De juguler la tendance de certains régimes arabes à normaliser leurs relations avec Israël qui s’acharne, avec les Etats-Unis, à vouloir élargir les accords d’Abraham à de nouveaux pays arabes, y compris l’Arabie saoudite,

Et enfin de mettre en échec les tentatives des Etats-Unis et d’Israël de créer une coalition régionale contre l’Iran.

Il n’est pas étonnant que, face à toutes ces éventualités, les Etats-Unis et Israël, qui font tout pour que le Moyen-Orient demeure divisé et instable, se soient indignés de la réconciliation entre l’Arabie saoudite et l’Iran et aient été pris de court par la reprise de leurs relations diplomatiques.
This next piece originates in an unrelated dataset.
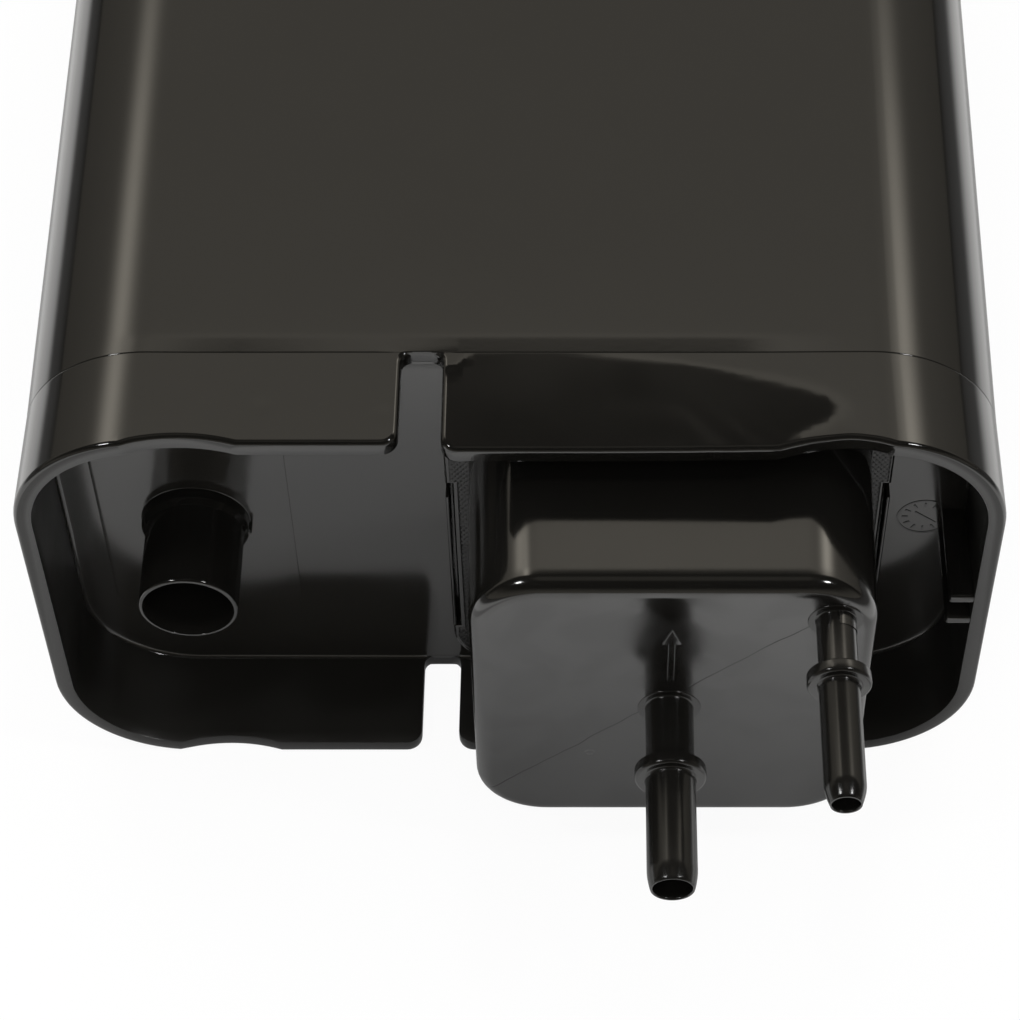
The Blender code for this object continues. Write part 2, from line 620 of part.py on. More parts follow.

En effet, ce retournement de situation fait tomber les calculs d’Israël qui voulait accroître l’isolement de l’Iran en ralliant l’Arabie saoudite.

La normalisation des relations entre l’Arabie saoudite et Israël est maintenant hors de question, et c’est ce qui fait dire à l’ancien Premier ministre israélien Naftali Bennett que l’accord entre Riyad et Téhéran constitue une «victoire politique pour l’Iran», qu’il porte un «coup fatal aux efforts visant à construire une coalition régionale contre l’Iran» et  qu’il  est un «échec lamentable du gouvernement Netanyahu»...

Cependant et pour conclure, il faut dire que la prudence doit rester de mise, car les protagonistes de la Chine ne manqueront pas de réagir et de tenter de faire échouer la dynamique de rapprochement qu’elle a mise en œuvre dans la région et ce en jouant sur les divergences qui subsistent entre l’Arabie saoudite et l’Iran. Outre qu’il ne sera pas aisé de vaincre les séquelles des décennies d’hostilité qui les ont séparés, il ne faut pas oublier que le problème du dossier nucléaire iranien demeure entier. En plus, il est à craindre que l’Arabie Saoudite, qui fait de ses relations avec Washington la clé de voûte de sa sécurité et qui reste, de ce fait, fortement dépendante des États-Unis, ne puisse pas aller loin dans la réconciliation avec l’Iran d’une part, et dans le raffermissement de son partenariat stratégique avec la Chine, d’autre part, afin de ne pas attirer les foudres de l’oncle Sam et de ne pas faire l’objet de ses sévères sanctions comme tant d’autres pays dans le monde.